Exercise instructions: Where the word "this" occurs in a line, return that line.

Task data:
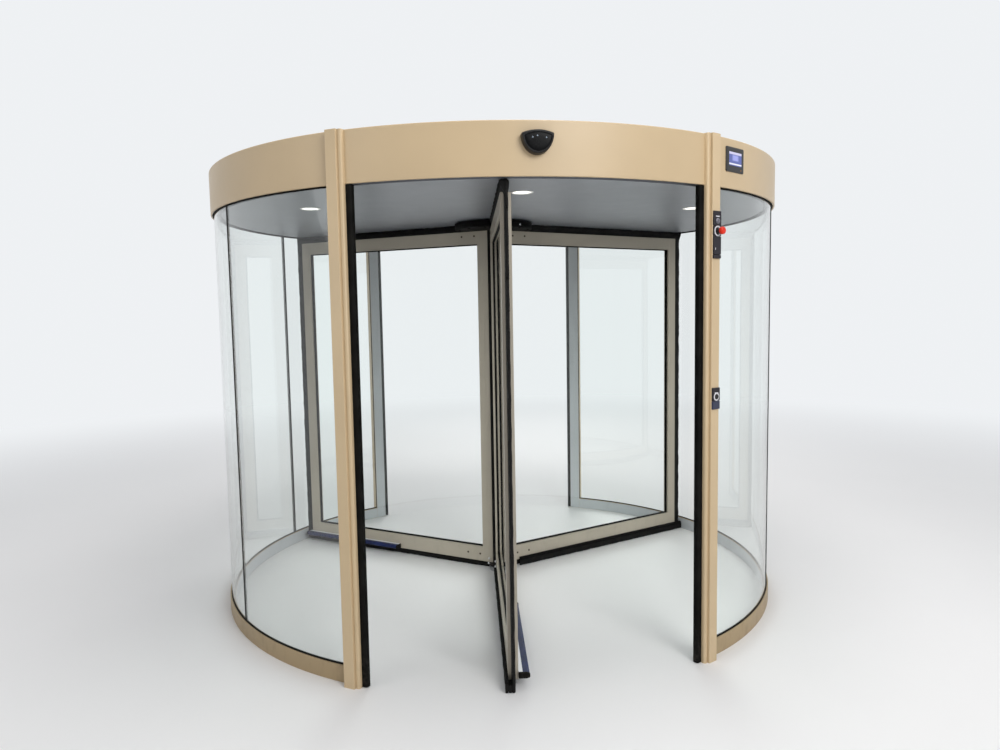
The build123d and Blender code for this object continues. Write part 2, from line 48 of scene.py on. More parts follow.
camera_data = bpy.data.cameras.new("camera")
camera_data.sensor_fit = "HORIZONTAL"
camera_data.sensor_width = 36.0
camera_data.lens = 27.217
camera_data.clip_end = 200.0
camera = bpy.data.objects.new("camera", camera_data)
bpy.context.scene.collection.objects.link(camera)
camera.matrix_world = (
    Matrix.Translation(VIEW_PLACE)
    @ Matrix.Rotation(-VIEW_YAW, 4, "Z")
    @ Matrix.Rotation(pi / 2 + VIEW_PITCH, 4, "X")
    @ Matrix.Rotation(VIEW_ROLL, 4, "Z")
)
bpy.context.scene.camera = camera
bpy.context.scene.view_settings.view_transform = "Standard"

for name, place, size, power in (
    ("lamp_front", (2.3, -6.4, 4.4), 3.4, 198),
    ("lamp_left", (-5.6, -3.6, 3.6), 3.0, 30),
    ("lamp_rear", (1.5, 6.5, 4.2), 4.0, 150),
    ("lamp_top", (0.4, -1.2, 6.2), 2.4, 120),
):
    lamp_data = bpy.data.lights.new(name, "AREA")
    lamp_data.shape = "DISK"
    lamp_data.size = size
    lamp_data.energy = power
    lamp = bpy.data.objects.new(name, lamp_data)
    lamp.visible_camera = lamp.visible_transmission = False
    lamp.matrix_world = (
        Matrix.Translation(place)
        @ (LAMP_AIM - Vector(place)).to_track_quat("-Z", "Y").to_matrix().to_4x4()
    )
    bpy.context.scene.collection.objects.link(lamp)


class Wire:
    """An output of a material's node tree. Python's operators on it add Math nodes."""

    def __init__(self, tree, socket=None):
        self.tree, self.socket = tree, socket

    def node(self, kind, settings=None, inputs=None, out=0):
        """Adds a shader node: its settings first, then a value or link for each input named."""
        made = self.tree.nodes.new("ShaderNode" + kind)
        for key, value in (settings or {}).items():
            setattr(made, key, value)
        for key, value in (inputs or {}).items():
            if isinstance(value, Wire):
                self.tree.links.new(value.socket, made.inputs[key])
            else:
                made.inputs[key].default_value = value
        return Wire(self.tree, made.outputs[out])

    def math(self, operation, first, second):
        return self.node("Math", {"operation": operation}, {0: first, 1: second})

    def __add__(self, other):
        return self.math("ADD", self, other)

    def __mul__(self, other):
        return self.math("MULTIPLY", self, other)

    __radd__, __rmul__ = __add__, __mul__

    def rise(self, low, high):
        """0 below low, 1 above high and a smooth rise between them; high below low turns it round."""
        ends = {"Value": self, "From Min": low, "From Max": high}
        return self.node("MapRange", {"interpolation_type": "SMOOTHSTEP"}, ends)

    def blend(self, first, second):
        """Colour first where the mask is 0, second where it is 1."""
        return self.node("Mix", {"data_type": "RGBA"}, {0: self, 6: first, 7: second}, 2)

    def noise(self, scale, detail, stretch=(1, 1, 1)):
        """Noise from 0 to 1 on these coordinates, with its grains drawn out where stretch is below 1."""
        drawn = self.node("Mapping", {}, {"Vector": self, "Scale": stretch})
        return self.node("TexNoise", {}, {"Vector": drawn, "Scale": scale, "Detail": detail})


def finish(name, feeds, **fixed):
    """A material: feeds takes a Wire of the Object coordinates and one of the height above the floor, and
    gives the shader's varying inputs and its bump's relief and depth; fixed holds those that never vary."""
    material = bpy.data.materials.new(name)
    material.use_nodes = True
    tree = material.node_tree
    shader = tree.nodes["Principled BSDF"]
    for key, value in fixed.items():
        shader.inputs[key.replace("_", " ")].default_value = value
    at = Wire(tree).node("TexCoord", out="Object")
    height = at.node("SeparateXYZ", {}, {0: at}, "Z")
    varying, relief, depth = feeds(at, height)
    if relief is not None:
        varying["Normal"] = at.node("Bump", {}, {"Height": relief, "Distance": depth, "Strength": 1.0})
    for key, value in varying.items():
        tree.links.new(value.socket, shader.inputs[key])
    return material


def tone(*rgb):
    """A written sRGB colour of 0 to 255 as the linear colour that a socket takes."""
    level = np.array(rgb) / 255
    return (*np.where(level <= 0.04045, level / 12.92, ((level + 0.055) / 1.055) ** 2.4).tolist(), 1.0)


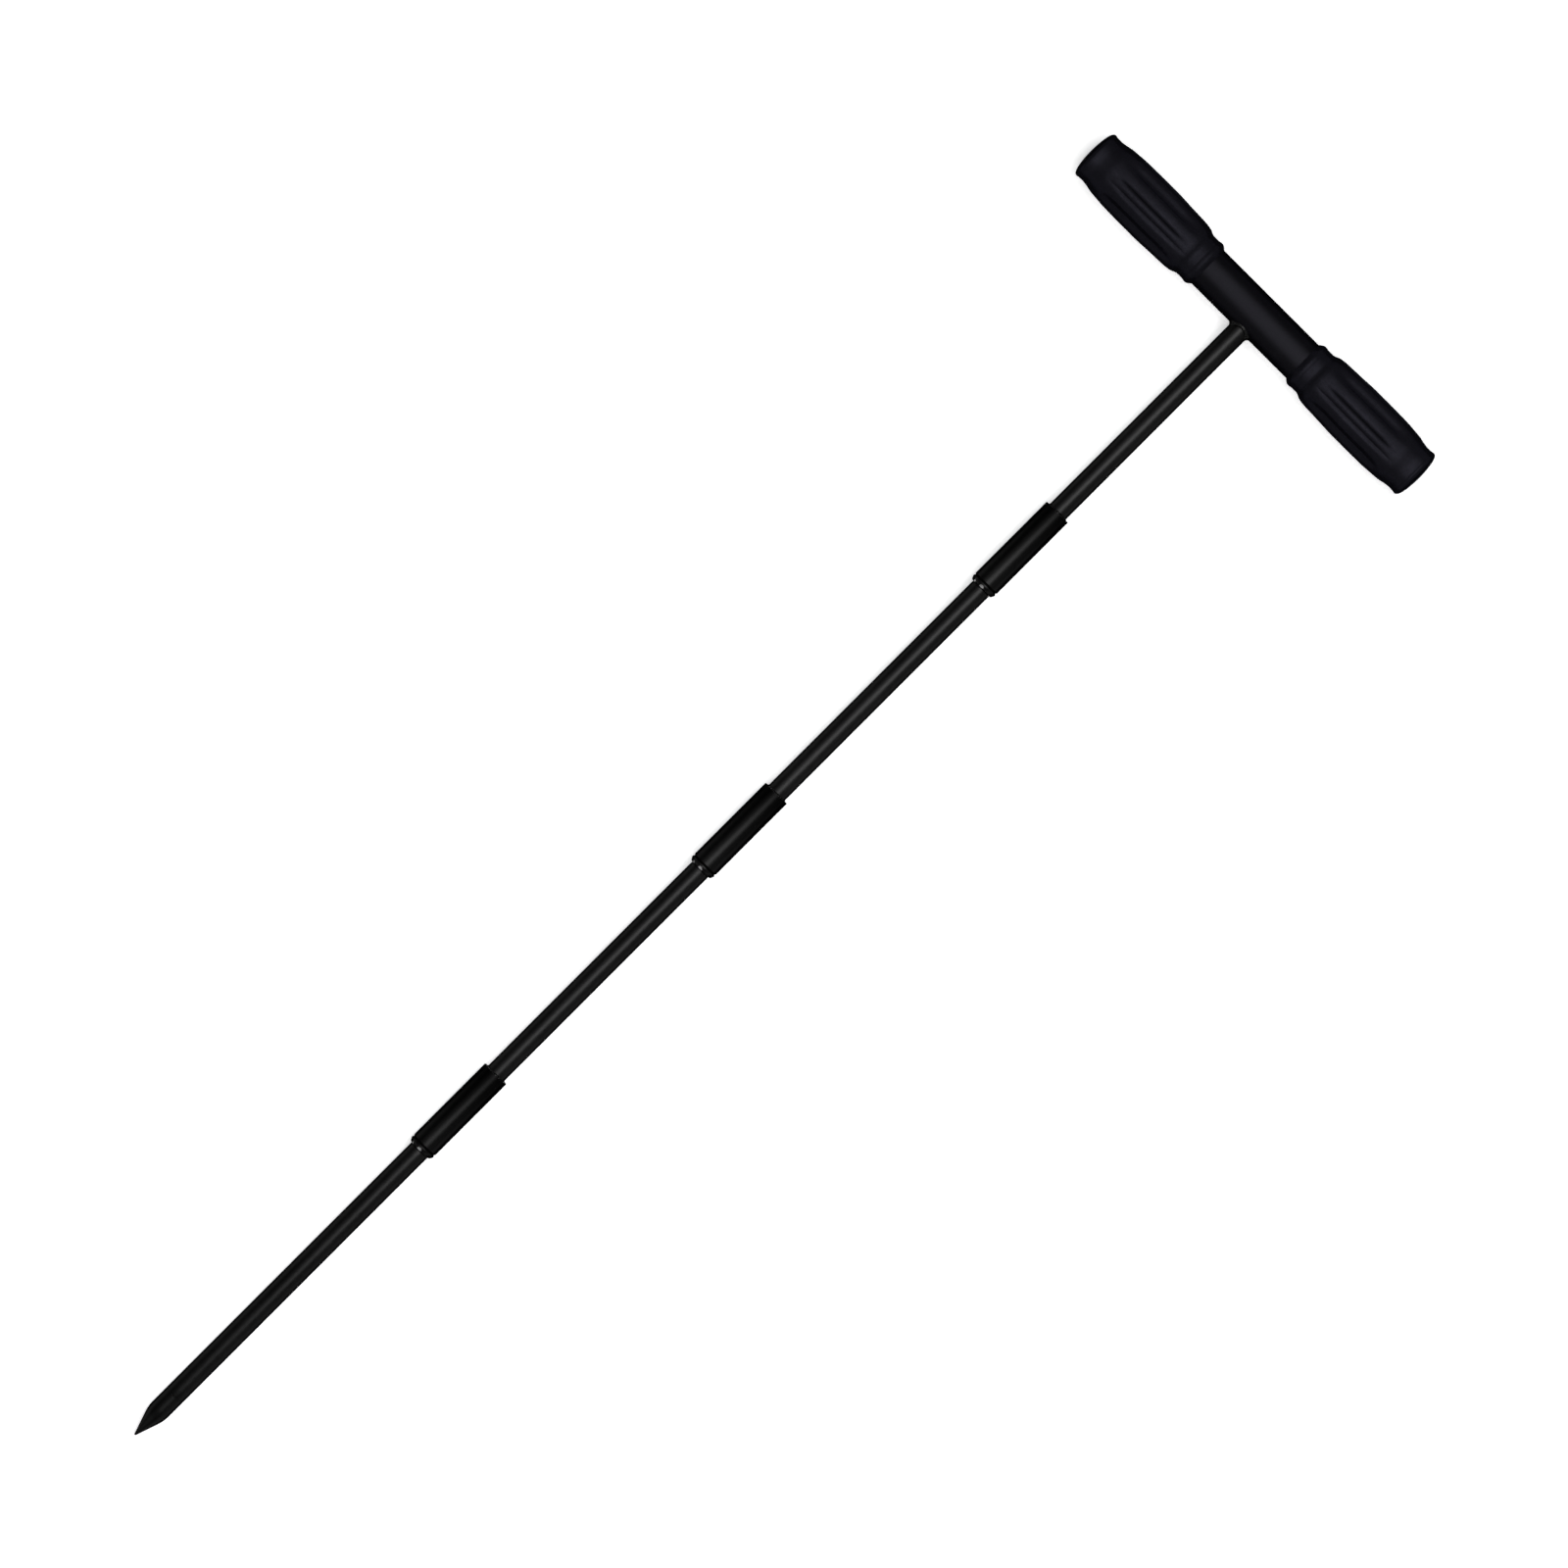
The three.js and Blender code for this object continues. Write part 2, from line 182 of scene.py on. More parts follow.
def rounded(outline):
    """An outline of (radius, along, rounding) with each corner that has a rounding replaced by an arc of
    that radius, which touches both of the corner's sides. The result is rows of (radius, along)."""
    corners = np.array([point[:2] for point in outline], float)
    made = []
    for i, (_, _, rounding) in enumerate(outline):
        here = corners[i]
        if not rounding:
            made.append(here)
            continue
        back = corners[i - 1] - here
        forth = corners[(i + 1) % len(corners)] - here
        room = min(np.linalg.norm(back), np.linalg.norm(forth)) / 2
        back /= np.linalg.norm(back)
        forth /= np.linalg.norm(forth)
        half = math.acos(np.clip(back @ forth, -1, 1)) / 2
        cut = min(rounding / math.tan(half), room)
        middle = here + (back + forth) / np.linalg.norm(back + forth) * cut / math.cos(half)
        start = here + back * cut - middle
        stop = here + forth * cut - middle
        share = np.linspace(0, 1, ARC_STEPS + 1)[:, None]
        spread = math.acos(np.clip(start @ stop / (start @ start), -1, 1))
        arc = np.sin((1 - share) * spread) * start + np.sin(share * spread) * stop
        made.extend(middle + arc / math.sin(spread))
    return np.array(made)


def filled(outline, step):
    """An outline with points added so that none is further than step from the next."""
    made = [outline[:1]]
    for start, stop in zip(outline[:-1], outline[1:]):
        count = max(1, math.ceil(np.linalg.norm(stop - start) / step))
        share = np.arange(1, count + 1)[:, None] / count
        made.append(start + share * (stop - start))
    return np.concatenate(made)


def stacked(parts, columns=COLUMNS):
    """The radii and the places of one grid, from parts that follow one another. A part is its rows' radii,
    which may be the same all round, and their places."""
    radii = [np.broadcast_to(radius, (len(place), columns)) for radius, place in parts]
    return np.concatenate(radii), np.concatenate([place for _, place in parts])


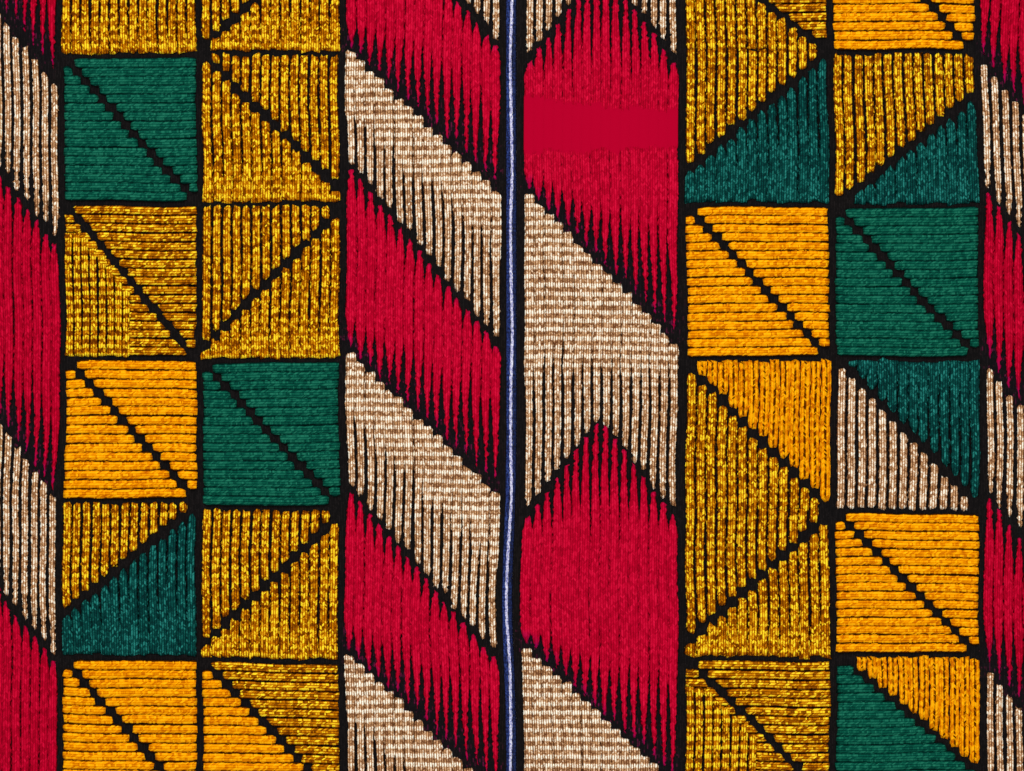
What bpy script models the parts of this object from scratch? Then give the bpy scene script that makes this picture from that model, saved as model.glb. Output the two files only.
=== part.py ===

The output:
The build123d and Blender code for this object continues. Write part 2, from line 48 of scene.py on. More parts follow.
The three.js and Blender code for this object continues. Write part 2, from line 182 of scene.py on. More parts follow.
What bpy script models the parts of this object from scratch? Then give the bpy scene script that makes this picture from that model, saved as model.glb. Output the two files only.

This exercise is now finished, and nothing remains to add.